The state-of-practice in engineering multi-variant software systems often follows a common pattern: The development starts with a single variant, where the overhead of product lines does not pay off. Later, further variants are added by copying and adapting an existing variant, and all of these forked variants evolve in parallel; a principle which is generally known as clone-and-own. However, if a critical number of variants is reached, maintaining such a software family becomes impractical. Moreover, migration to a product line involves so much effort to recover commonalities and differences between variants that it does not pay off when adding just a single variant. As it is typically unknown which and how much variants are added or released in the future, further variants are developed by means of clone-and-own, thus migration to a product line becomes increasingly impractical and the maintenance costs explode.

With the proposed research project VariantSync, we aim to overcome this dilemma through a fundamentally new development approach which bridges the gap between clone-and-own and product lines. The goal is to get rid of the limitations of both approaches while preserving their advantages. Specifically, we want to combine and integrate the minimal overhead of clone-and-own with the systematic handling of variability of software product lines in a highly flexible methodology. Instead of forcing developers to employ a heavyweight software product-line process, we transparently support their on-going development with concepts and techniques from software product-line engineering and version control systems. In our envisioned method, software development is performed according to a session-oriented editing model where the technical features being touched during an editing session are made explicit by developers. This way, software artifacts of all variants shall be mapped to a common set of features with minimal input by developers. The gathered domain knowledge shall be exploited to support the synchronization of variants during evolution, i.e., improvements in one variant shall be propagated to all other variants sharing the affected features in a highly automated fashion. Finally, the domain knowledge shall also serve as a basis for automatically creating variants that implement a new feature combination.

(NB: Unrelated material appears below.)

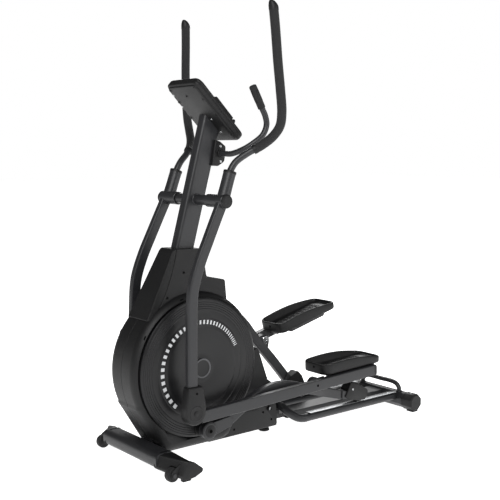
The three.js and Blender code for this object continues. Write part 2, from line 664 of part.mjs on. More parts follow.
function pedalBar() {
  const section = roundedRect(BAR_END - 28, 45, 6);
  const [inner, outer] = [-LEVER_Y + 13, -LEVER_Y - 13];
  const bar = cut(
    slab(section, outer, inner, 0, 2).translate((BAR_END + 28) / 2, 0, 0),
    box(90, BAR_END + 10, outer + 3, inner - 3, -19.5, 19.5),
  ).rotateY(-BAR_LEAN).translate(0, 0, -BAR_DROP);
  const eye = barY(20, outer + 1, inner - 1.4, 0, 0, 16);
  const neck = box(0, 60, outer + 3, inner - 3, -36, 10);
  const lug = slab(strap({ x: BAR_PIVOT, z: 0 }, 20, 24), inner + 0.5, inner + 7);
  const boss = barY(20, inner - 1, -153, BAR_PIVOT, 0, 16);
  const pin = barY(10, -154, -ARM_IN + GAP, BAR_PIVOT, 0, 16);
  const jointPin = barY(8, outer - 4, inner + 1.7, 0, 0, 16);
  return join(bar, eye, neck, lug, boss, pin, jointPin);
}

// Footplate on the pedal bar: a dished tray with a raised rim and a bracket below.
function pedal() {
  const length = 325;
  const front = 667;
  const [inner, outer] = [-36, -184];
  const [x, y] = [front + length / 2, (inner + outer) / 2];
  const width = inner - outer;
  const side = polygon([
    [-6, 38], [8, 70], [60, 75], [195, 73], [length - 2, 50], [length + 3, 38], [length, 24], [0, 24],
  ].reverse());
  const layer = (less, radius, z0, z1) => (
    plate(roundedRect(length + 8 - less, width - less, radius), z0, z1, 4).translate(x, y, 0));
  const block = common(slab(side, outer, inner).translate(front, 0, 0), layer(0, 38, 0, 200));
  const tray = cut(block, layer(14, 32, 38, 200), layer(22, 28, 0, 33));
  const barFace = -LEVER_Y + 13.5;
  const bracket = cut(
    box(front + 40, front + length - 30, barFace, -60, -12, 34),
    box(front + 44, front + length - 34, barFace + 4, -64, -40, 24),
  );
  const barWay = box(0, BAR_END + 40, -LEVER_Y - 16, barFace - GAP, -40, 23.4);
  return cut(join(tray, bracket), barWay).rotateY(-BAR_LEAN).translate(0, 0, -BAR_DROP + 0.5);
}

// A roller arm hangs on the pedal bar's pivot; drawn from its crank eye, +x towards the roller axle.
function rollerArm() {
  const layer = -139;
  const line = [
    [0, layer, 0], [95, layer, 22], [150, layer, 54], [205, layer, 82], [270, layer, 104], [340, layer, 115],
    [410, layer, 107], [490, layer, 84], [600, layer, 50], [640, layer, 38],
  ];
  const front = tube(roundedRect(26, 36, 5, 3), line, 11);
  const tail = slab(polygon([
    [577, 40], [577, 84], [650, 62], [745, 34], [ARM.length, 12], [ARM.length + 12, 0], [ARM.length, -11],
    [745, -4], [650, 19],
  ].reverse()), -131, -95);
  const eye = barY(31, -EYE_OUT, -ARM_IN, 0, 0, 20);
  const washer = barY(15, -EYE_OUT - 3, -EYE_OUT + 1, 0, 0, 16);
  const gusset = slab(polygon([[0, -24], [96, 4], [96, 40], [0, 26]]), -152, -126);
  const lug = slab(strapUp(), -152, -ARM_IN - 3);
  const bore = barY(10.3, -170, -100, ARM.pivotAlong, ARM.pivotAbove, 20);
  const wheelSpace = barY(ROLLER.radius + 4, -ROLLER.y - 15.4, -ROLLER.y + 15.4, ARM.length, 0, 20);
  const drain = box(300, 308, -142, -136, 80, 105);
  return join(cut(join(front, tail, eye, washer, gusset, lug), bore, wheelSpace, drain),
    barY(7, -131, -95, ARM.length, 0, 12));
}

function strapUp() {
  const shape = new THREE.Shape();
  shape.moveTo(ARM.pivotAlong + 42, 66);
  shape.absarc(ARM.pivotAlong, ARM.pivotAbove, 23, 0.2, Math.PI - 0.2, false);
  shape.lineTo(ARM.pivotAlong - 42, 92);
  shape.closePath();
  return shape;
}

function rollerCover() {
  const shell = polygon([
    [-94, 10], [-62, 68], [-28, 62], [42, 22], [44, 4], [26, -22], [-22, -26], [-62, -8],
  ].reverse());
  const inside = polygon([
    [-120, 5], [-60, 62], [-28, 57], [37, 20], [60, 0], [60, -60], [-80, -60],
  ].reverse());
  const body = cut(slab(shell, -137, -89), slab(inside, -134, -92));
  return cut(body, box(-100, 40, -133, -93, -60, 0).translate(0, 0, 5)).translate(ARM.length, 0, 0);
}

function rollerWheel() {
  const half = ROLLER.width / 2;
  const profile = [
    [7.3, -half + 3], [12, -half], [ROLLER.radius - 3, -half], [ROLLER.radius, -half + 3],
    [ROLLER.radius, half - 3], [ROLLER.radius - 3, half], [12, half], [7.3, half - 3], [7.3, -half + 3],
  ];
  return new THREE.LatheGeometry(profile.map(([r, y]) => new THREE.Vector2(r, y)), 28)
    .translate(ARM.length, -ROLLER.y, 0);
}

// One side of the machine, as groups nested like the links; the right side is the mirrored copy.
function addSide(suffix, crankAngle, hand) {
  const pose = linkage(crankAngle);
  const group = (parent, x, z, angle) => {
    const link = new THREE.Group();
    link.position.set(x, 0, z);
    link.rotation.y = -angle;
    parent.add(link);
    return link;
  };
  const leverGroup = group(trainer, SWING_AXLE.x, SWING_AXLE.z, pose.leverAngle);
  add(`lever_${suffix}`, hand(lever()), PAINT, leverGroup);
  add(`lever_cover_${suffix}`, hand(leverCover()), PLASTIC, leverGroup);
  add(`handle_${suffix}`, hand(handleTube()), PAINT, leverGroup);
  add(`grip_${suffix}`, hand(handleGrip()), RUBBER, leverGroup);
  const barGroup = group(leverGroup, LEVER_JOINT.x, LEVER_JOINT.z, pose.barAngle - pose.leverAngle);
  add(`pedal_bar_${suffix}`, hand(pedalBar()), PAINT, barGroup);
  add(`pedal_${suffix}`, hand(pedal()), PLASTIC, barGroup);
  const pivotGroup = group(barGroup, BAR_PIVOT, 0, pose.armAngle - pose.barAngle);
  const armGroup = group(pivotGroup, -ARM.pivotAlong, -ARM.pivotAbove, 0);
  add(`roller_arm_${suffix}`, hand(rollerArm()), PAINT, armGroup);
  add(`roller_cover_${suffix}`, hand(rollerCover()), PLASTIC, armGroup);
  add(`roller_${suffix}`, hand(rollerWheel()), RUBBER, armGroup);
}

// ---------------------------------------------------------------- assembly
add('main_frame', mainFrame(), PAINT);
add('rail_frame', railFrame(), PAINT);
addPair('rail', rail(), ALUMINIUM);
add('mast', mast(), PAINT);
add('front_bar', frontBar(), PAINT);
add('rear_bar', rearBar(), PAINT);
addPair('front_cap', frontCap(), PLASTIC);
addPair('rear_cap', rearCap(), PLASTIC);
addPair('transport_wheel', pipeY(FRONT_WHEEL.radius, 6.2, -FRONT_WHEEL.y - FRONT_WHEEL.half,
  -FRONT_WHEEL.y + FRONT_WHEEL.half, FRONT_WHEEL.x, FRONT_WHEEL.z, 28), RUBBER);
add('lift_handle', liftHandle(), PAINT);
add('centre_foot', centreFoot(), RUBBER);

const leftHousing = housingHalf();
addPair('housing', leftHousing, PLASTIC);
add('nose_cover', common(boot(), noseSide(24)), PLASTIC);
add('boot_cover', cut(boot(), noseSide(24 + GAP)), PLASTIC);

addPair('crank_disc', discCover(), DISC_PLASTIC);
add('crank_axle', crankAxle(), STEEL);
add('crank_pin_left', crankPin(), PLASTIC);
add('crank_pin_right', mirrored(crankPin()).translate(0, 0, 2 * CRANK.radius), PLASTIC);
add('drive_pulley', drivePulley(), PLASTIC);
add('flywheel', flywheel(), STEEL);
add('drive_belt', belt(), RUBBER);
add('magnet_bracket', magnetBracket(), STEEL);
add('servo_motor', box(40, 96, -46, -12, BEAM.high + 1, BEAM.high + 42), PLASTIC);
add('power_inlet', barY(9, -TAIL_HALF - 8, -TAIL_HALF - GAP, 360, 120, 16), PLASTIC);

const axleHead = barY(26, -SLEEVE_END - 8, -SLEEVE_END - GAP, SWING_AXLE.x, SWING_AXLE.z, 24);
const axleRod = barY(10, -SLEEVE_END - 3, SLEEVE_END + 3, SWING_AXLE.x, SWING_AXLE.z, 20);
add('swing_axle', join(axleRod, axleHead, mirrored(axleHead)), STEEL);

add('console_back', consoleBack(), PLASTIC);
add('console_front', consoleFront(), PLASTIC);
add('console_display', consoleDisplay(), GLASS);
KEYS.forEach(({ name, y }) => add(name, consoleKey(y), KEY));
add('pulse_bar', pulseBar(), PAINT);
addPair('pulse_grip', pulseGrip(), RUBBER);
add('bar_clamp', barClamp(), PLASTIC);

addSide('left', -Math.PI / 2, (geometry) => geometry);
addSide('right', Math.PI / 2, mirrored);

trainer.position.x = -(FRONT_END + REAR_END) / 2;

export default trainer;
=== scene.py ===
"""Elliptical trainer: the visual pieces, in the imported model's frame.

Blender works in metres; the drawing sizes below are in millimetres, with x = 0 on the crank axis,
+X towards the user's end, -Y the left side and z = 0 on the floor.
"""

from math import acos, atan2, cos, hypot, pi, radians, sin, sqrt, tan

import bmesh
import bpy
from mathutils import Matrix, Vector


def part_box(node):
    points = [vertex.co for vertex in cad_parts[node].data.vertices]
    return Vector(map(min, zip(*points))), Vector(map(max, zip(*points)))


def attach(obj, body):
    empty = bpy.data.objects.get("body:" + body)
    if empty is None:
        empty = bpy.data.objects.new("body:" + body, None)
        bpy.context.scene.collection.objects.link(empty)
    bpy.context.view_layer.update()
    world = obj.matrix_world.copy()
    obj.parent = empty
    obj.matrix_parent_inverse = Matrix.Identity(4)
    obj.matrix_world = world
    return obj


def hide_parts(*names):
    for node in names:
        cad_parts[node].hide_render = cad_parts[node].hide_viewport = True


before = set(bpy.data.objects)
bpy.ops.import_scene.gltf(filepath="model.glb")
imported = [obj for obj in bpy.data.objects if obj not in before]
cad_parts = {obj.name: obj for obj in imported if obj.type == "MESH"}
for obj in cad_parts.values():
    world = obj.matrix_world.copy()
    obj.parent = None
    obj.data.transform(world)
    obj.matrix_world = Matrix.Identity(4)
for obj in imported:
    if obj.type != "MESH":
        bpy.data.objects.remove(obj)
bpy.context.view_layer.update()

# ---- driving dimensions, mm
MM, WELD = 0.001, 2e-6                      # metres
CRANK_Z, CRANK_R = 347, 230
AXLE = Vector((43, 0, 972))                 # swing axle
LEVER_JOINT = Vector((-136, 0, -762))       # lower joint seen from the swing axle
BAR_PIVOT = 635.4                           # lower joint to roller arm pivot
ARM_LENGTH, ARM_ALONG, ARM_ABOVE = 823, 541, 103
ROLLER_Y, ROLLER_Z = 113, 105
RAIL_LENGTH, RAIL_MIDDLE = 528, 798
RAIL_FACE, RAIL_TOP = 79.3, 80.3
DRUM_R, DISC_R, DISC_HOLE_R = 284.2, 262, 266
DRUM_HALF, DISC_FACE, TAIL_HALF = 94, 105, 72
DRUM_ROUND, DRUM_STEPS = 40, 240            # rounding of the drum's outer edge, points round it
HOUSING_LOW, CLIP_R = 40, 272
LEVER_Y = 182
SLEEVE_END = 205
MAST_TILT = 0.268
CONSOLE = Vector((84, 0, 1291))
FRONT_BAR = Vector((-218, 0, 60))
REAR_BAR = Vector((1097, 0, 42))
LIFT_X = 1094                               # plane of the lift handle
WHEEL = Vector((-228, -240, 25.3))
BAR_LEAN, BAR_DROP, BAR_END = atan2(22.7, BAR_PIVOT), 22, 943

low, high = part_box("crank_axle")
CRANK_X = (low[0] + high[0]) / 2
BASE = Matrix.Translation((CRANK_X, 0, 0)) @ Matrix.Scale(MM, 4)
MIRROR = Matrix.Scale(-1, 4, (0, 1, 0))
SIDES = {"left": Matrix.Identity(4), "right": MIRROR}
CRANK_ANGLE = {"left": -pi / 2, "right": pi / 2}


# ---- camera, light and floor
CAMERA_AT, CAMERA_PITCH, CAMERA_HEADING = Vector((-1938, -2792, 1150)), 83.8, -38.94
LAMPS = (("key", (-2.6, -2.4, 3.2), (0, 0, 0.6), 2.0, 120),
         ("fill", (1.8, -3.4, 1.8), (0, 0, 0.7), 2.2, 45),
         ("rim", (2.2, 2.4, 2.6), (0, 0, 0.9), 2.0, 90))
WHITE = (1, 1, 1, 1)
GLOW, BACKDROP = 0.14, 1.0                  # world strength for lighting, and as the camera sees it
FLOOR_REACH, FLOOR_DROP = 30, 0.0005
GLOSS_SPREAD, GRAIN_DEPTH = 0.07, 0.0006


def add_object(name, data):
    made = bpy.data.objects.new(name, data)
    bpy.context.scene.collection.objects.link(made)
    return made


def put(node, values):
    """Sets sockets of a node to fixed values."""
    for socket, value in values.items():
        node.inputs[socket].default_value = value


def add_camera():
    data = bpy.data.cameras.new("camera")
    data.lens = 65.0
    data.sensor_width = 36.0
    camera = add_object("camera", data)
    camera.location = BASE @ CAMERA_AT
    camera.rotation_euler = (radians(CAMERA_PITCH), 0, radians(CAMERA_HEADING))
    bpy.context.scene.camera = camera


def add_light(name, place, aim, size, power):
    data = bpy.data.lights.new(name, "AREA")
    data.shape = "DISK"
    data.size = size
    data.energy = power
    lamp = add_object(name, data)
    lamp.location = place
    lamp.rotation_euler = (Vector(aim) - Vector(place)).to_track_quat("-Z", "Y").to_euler()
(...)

Fig. 1 illustrates how VariantSync bridges the gap between clone-and-own and product lines w.r.t. three dimensions, emphasizing the flexibility as well as the novel characteristics of our proposed methodology. First, Fig. 1(a) focuses on the degree of completeness of feature mappings. Whereas each artifact of a product line is mapped to features (blue spot in the upperright), there is no such mapping for clone-and-own (red spot in the lower-left). With VariantSync (green area in-between), any percentage of both existing and newly developed artifacts may be mapped to features. Second, Fig. 1(b) shows the extent to which artifacts implementing the same feature are synchronized among the variants, and the delay of such a synchronization. As artifacts are reused across variants in product lines, all possible variants are instantly synchronized (blue spot in the lower-right). With clone-and-own, changes to artifacts in one variant are propagated to other dedicated variants on demand, typically leading to a very few variants being synchronized at a certain point of time (red area next to the y-axis). VariantSync (green area in-between) will enable the synchronization of changes into any subset of variants at any time. Finally, Fig. 1(c) addresses the organization of the development of a family of software variants. With product lines, release cycles of variants need to be identical and developers are responsible for features. In clone-and-own, release cycles of variants are often not aligned and developers are typically responsible for variants rather than features. VariantSync (green area in-between) enables arbitrary release cycles of individual variants and supports the concurrent development of both features and variants.

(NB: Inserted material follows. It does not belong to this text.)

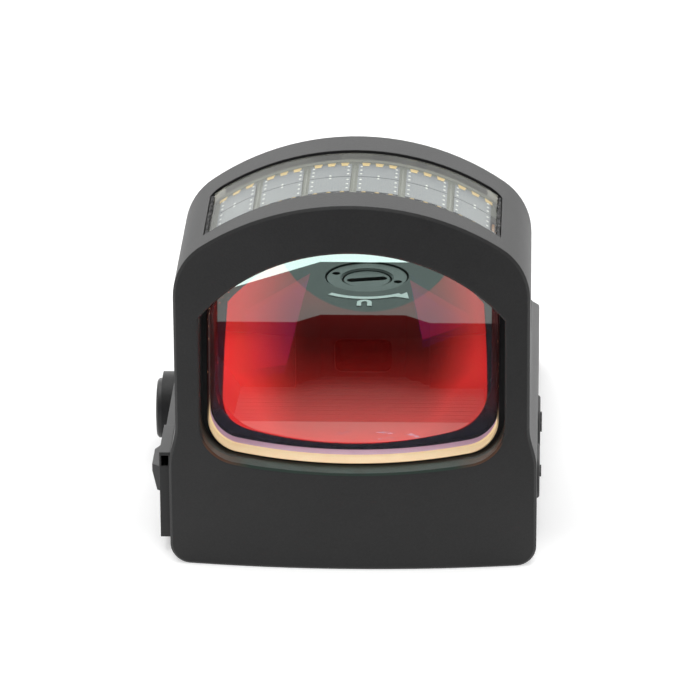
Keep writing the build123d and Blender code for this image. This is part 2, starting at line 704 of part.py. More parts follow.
    # Broken edges of the front face, the window and the hood's rear face.
    curved = housing.faces().filter_by(GeomType.CYLINDER)
    bowed = curved.filter_by(lambda face: abs(face.radius - BOW_R) < SAME)
    chamfer(bowed[0].outer_wire().edges(), FACE_CHAMFER)
    curved = housing.faces().filter_by(GeomType.CYLINDER)
    bowed = curved.filter_by(lambda face: abs(face.radius - BOW_R) < SAME)
    chamfer(bowed[0].inner_wires()[0].edges(), WINDOW_CHAMFER)
    upright = housing.faces().filter_by(Axis.Y)
    rear_face = upright.filter_by(lambda face: abs(face.center().Y - back(HOOD_DEPTH)) < SAME)
    above = rear_face.edges().filter_by(lambda edge: edge.center().Z > DECK_Z + SADDLE_R + SAME)
    chamfer(above, HOOD_REAR_CHAMFER)
finish(housing, "housing")


# === Lens group ==================================================================================
LENS_STACK = {
    "lens_front_element": (0.0, CROWN_GLASS),
    "lens_rear_element": (CROWN_GLASS, CROWN_GLASS + FLINT_GLASS),
}
for name, (front, rear) in LENS_STACK.items():
    with BuildPart() as element:
        window_bar(SEAL_GAP, -FRONT_BOW, HOOD_DEPTH, drop=LENS_DROP)
        lens_sphere(front, Mode.INTERSECT)
        lens_sphere(rear, Mode.SUBTRACT)
    finish(element, name)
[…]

Research Vision — Our overall goal is to establish a new methodology for the development, maintenance, and evolution of multi-variant software systems. It combines the flexibility of clone-and-own with the systematic handling of variability of software product lines, while keeping the standard version space organization of parallel development branches to remain compatible with mainstream version control systems and to avoid organizational constraints induced by a centrally managed software platform. The key idea is to transparently integrate the central product-line concepts of features and configurations with variant management facilities known from version control systems to automatically synchronize a set of evolving variants and to generate new variants.

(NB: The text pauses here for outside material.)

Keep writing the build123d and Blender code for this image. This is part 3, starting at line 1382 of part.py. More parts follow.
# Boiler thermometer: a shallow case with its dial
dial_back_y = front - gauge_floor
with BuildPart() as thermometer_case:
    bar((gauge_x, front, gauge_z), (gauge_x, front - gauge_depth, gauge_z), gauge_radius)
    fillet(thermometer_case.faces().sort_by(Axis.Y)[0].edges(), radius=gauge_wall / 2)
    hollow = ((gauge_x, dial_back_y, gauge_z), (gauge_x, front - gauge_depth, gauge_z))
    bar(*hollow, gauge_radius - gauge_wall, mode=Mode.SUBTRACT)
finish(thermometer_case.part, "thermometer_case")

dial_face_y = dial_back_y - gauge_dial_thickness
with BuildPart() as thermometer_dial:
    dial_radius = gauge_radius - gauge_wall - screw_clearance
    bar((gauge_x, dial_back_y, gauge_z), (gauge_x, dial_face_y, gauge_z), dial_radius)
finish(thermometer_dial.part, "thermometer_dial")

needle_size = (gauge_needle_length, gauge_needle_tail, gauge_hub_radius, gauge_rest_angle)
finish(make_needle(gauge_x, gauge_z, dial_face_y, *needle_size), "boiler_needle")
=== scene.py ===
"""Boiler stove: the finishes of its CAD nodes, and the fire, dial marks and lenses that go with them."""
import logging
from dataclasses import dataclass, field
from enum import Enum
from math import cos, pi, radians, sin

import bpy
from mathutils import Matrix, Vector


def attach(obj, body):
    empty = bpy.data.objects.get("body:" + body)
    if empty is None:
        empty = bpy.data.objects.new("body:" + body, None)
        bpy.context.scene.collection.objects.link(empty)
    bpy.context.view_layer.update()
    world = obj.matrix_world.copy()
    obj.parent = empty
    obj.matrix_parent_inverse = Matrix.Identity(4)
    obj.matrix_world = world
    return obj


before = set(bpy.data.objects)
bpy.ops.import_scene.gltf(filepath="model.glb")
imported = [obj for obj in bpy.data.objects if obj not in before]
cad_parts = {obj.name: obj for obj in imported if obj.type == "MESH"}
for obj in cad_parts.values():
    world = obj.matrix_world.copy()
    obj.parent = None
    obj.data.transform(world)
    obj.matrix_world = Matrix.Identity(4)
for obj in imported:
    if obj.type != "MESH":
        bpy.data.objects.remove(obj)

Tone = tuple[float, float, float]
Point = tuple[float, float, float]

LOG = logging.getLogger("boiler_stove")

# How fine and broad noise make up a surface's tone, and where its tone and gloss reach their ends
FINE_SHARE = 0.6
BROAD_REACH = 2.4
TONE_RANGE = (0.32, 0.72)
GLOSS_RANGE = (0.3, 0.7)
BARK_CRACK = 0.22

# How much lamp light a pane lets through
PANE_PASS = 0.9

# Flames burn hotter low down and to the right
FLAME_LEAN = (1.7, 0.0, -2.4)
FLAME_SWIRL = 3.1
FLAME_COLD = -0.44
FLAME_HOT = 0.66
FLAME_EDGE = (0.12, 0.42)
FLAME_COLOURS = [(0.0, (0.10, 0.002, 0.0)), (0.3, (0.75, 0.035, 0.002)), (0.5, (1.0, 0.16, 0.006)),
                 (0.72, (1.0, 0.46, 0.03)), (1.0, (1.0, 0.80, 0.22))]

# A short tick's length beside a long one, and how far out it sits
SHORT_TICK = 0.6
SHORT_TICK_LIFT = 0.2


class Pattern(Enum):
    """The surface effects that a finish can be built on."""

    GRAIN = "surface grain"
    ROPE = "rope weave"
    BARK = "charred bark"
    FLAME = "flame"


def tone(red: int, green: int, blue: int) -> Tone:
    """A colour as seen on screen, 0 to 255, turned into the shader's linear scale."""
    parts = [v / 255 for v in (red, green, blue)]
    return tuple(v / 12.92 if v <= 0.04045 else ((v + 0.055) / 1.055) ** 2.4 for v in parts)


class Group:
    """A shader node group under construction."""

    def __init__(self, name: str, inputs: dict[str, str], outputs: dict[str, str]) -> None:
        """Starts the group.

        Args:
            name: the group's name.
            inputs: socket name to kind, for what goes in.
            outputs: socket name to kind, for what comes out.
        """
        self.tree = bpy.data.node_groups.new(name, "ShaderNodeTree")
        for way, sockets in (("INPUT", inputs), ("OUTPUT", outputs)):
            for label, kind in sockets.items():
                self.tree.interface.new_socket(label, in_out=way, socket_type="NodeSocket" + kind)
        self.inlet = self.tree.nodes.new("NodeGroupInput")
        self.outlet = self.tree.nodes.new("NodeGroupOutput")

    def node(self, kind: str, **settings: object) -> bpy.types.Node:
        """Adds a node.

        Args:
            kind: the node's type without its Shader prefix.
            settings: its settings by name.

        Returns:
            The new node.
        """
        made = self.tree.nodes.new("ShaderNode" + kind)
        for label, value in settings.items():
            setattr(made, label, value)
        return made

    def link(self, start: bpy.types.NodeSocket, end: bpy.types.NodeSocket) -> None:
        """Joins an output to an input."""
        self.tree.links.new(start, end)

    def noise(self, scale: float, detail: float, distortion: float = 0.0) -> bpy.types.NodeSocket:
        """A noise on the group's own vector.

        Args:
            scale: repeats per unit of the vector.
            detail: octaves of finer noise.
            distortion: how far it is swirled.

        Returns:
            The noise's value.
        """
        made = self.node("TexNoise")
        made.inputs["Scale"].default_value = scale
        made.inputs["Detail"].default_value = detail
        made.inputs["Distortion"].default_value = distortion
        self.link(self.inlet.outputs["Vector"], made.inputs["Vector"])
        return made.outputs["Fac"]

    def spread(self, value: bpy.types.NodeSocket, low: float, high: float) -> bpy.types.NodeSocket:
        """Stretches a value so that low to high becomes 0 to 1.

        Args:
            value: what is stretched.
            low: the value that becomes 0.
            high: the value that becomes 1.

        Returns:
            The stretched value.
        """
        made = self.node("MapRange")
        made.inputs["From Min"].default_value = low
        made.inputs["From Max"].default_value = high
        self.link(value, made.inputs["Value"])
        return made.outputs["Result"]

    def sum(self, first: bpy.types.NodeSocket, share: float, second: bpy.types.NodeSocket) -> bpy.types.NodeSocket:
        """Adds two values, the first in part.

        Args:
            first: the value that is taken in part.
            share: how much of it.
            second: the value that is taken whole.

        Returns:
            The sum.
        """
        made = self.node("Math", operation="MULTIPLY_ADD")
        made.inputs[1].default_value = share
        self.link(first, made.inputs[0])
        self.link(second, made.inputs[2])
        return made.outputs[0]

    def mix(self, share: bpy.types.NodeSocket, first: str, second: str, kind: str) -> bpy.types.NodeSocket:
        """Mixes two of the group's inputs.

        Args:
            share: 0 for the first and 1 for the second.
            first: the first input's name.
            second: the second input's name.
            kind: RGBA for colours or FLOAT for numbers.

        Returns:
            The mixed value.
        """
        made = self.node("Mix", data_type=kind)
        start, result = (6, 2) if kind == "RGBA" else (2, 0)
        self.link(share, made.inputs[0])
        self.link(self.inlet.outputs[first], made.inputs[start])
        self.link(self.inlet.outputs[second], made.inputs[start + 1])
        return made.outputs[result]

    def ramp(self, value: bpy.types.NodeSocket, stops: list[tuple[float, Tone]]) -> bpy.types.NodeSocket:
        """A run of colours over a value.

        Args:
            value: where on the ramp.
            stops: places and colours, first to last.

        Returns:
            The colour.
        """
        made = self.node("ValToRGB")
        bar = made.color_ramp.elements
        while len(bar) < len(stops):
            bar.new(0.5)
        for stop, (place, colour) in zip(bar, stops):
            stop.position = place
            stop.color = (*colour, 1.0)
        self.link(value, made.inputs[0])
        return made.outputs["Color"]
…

Approach — To gather basic domain knowledge on features and configurations, we rely on two reasonable assumptions which are justified within in the literature. First, we assume that developers agree on a common nomenclature for the domain (i.e., features) and, for a given variant, the respective developers know which subset of features is implemented by that variant, as assumed by others. The set of available features is typically specified by the product documentation, and can also be retrieved from other departments within an organization (e.g., the sales department knows about product features). Second, we assume that developers know which feature or feature interaction they are working on, as assumed by others. Kästner et al. argue that developers typically have this piece of domain knowledge, and expert interviews on industrial clone-and-own show that it is most pronounced during implementation.

Our development methodology follows a session-oriented editing model, in which features being touched during an editing session are made explicit by developers in terms of a propositional formula over features referred to as feature context of that editing session. This is illustrated in Fig. 2, using a snapshot of the development of a simple graph management software. The snapshot comprises four features and four variants implementing different configurations (top right). The historical evolution of these variants is shown by the revision graph in the upper left, annotated by the feature contexts which led to the repository revisions r₆, r₈, r₁₀ and r₁₂. Feature contexts and configurations can be used to identify the target variants which need to be synchronized in response to evolution steps. For example, no synchronization is needed in response to the evolution step leading to revision r₆, as it affects the feature OptimalC which is only comprised by the modified variant v₄. In contrast, the changes to the shared feature Graph in the evolution step leading to revision r₁₀ need to be propagated to all other variants. The change resulting in revision r₁₂ needs to be propagated to two variants, whereas the synchronization of variant v₁ cannot be performed automatically due to synchronization conflicts (red arrow). The feature context is not only used to determine target variants, but also to establish a mapping from features to artifacts in the currently edited variant as well as in other variants (bottom right). This feature mapping may also be employed to derive new variants and to reconfigure existing variants. For example, we may obtain a new variant comprising the features Directed and Weighted by starting from variant v₁ and transferring an implementation of feature Weighted from variant v₃ or v₄, or by starting from variant v₄ and deleting all parts related to feature OptimalConnection.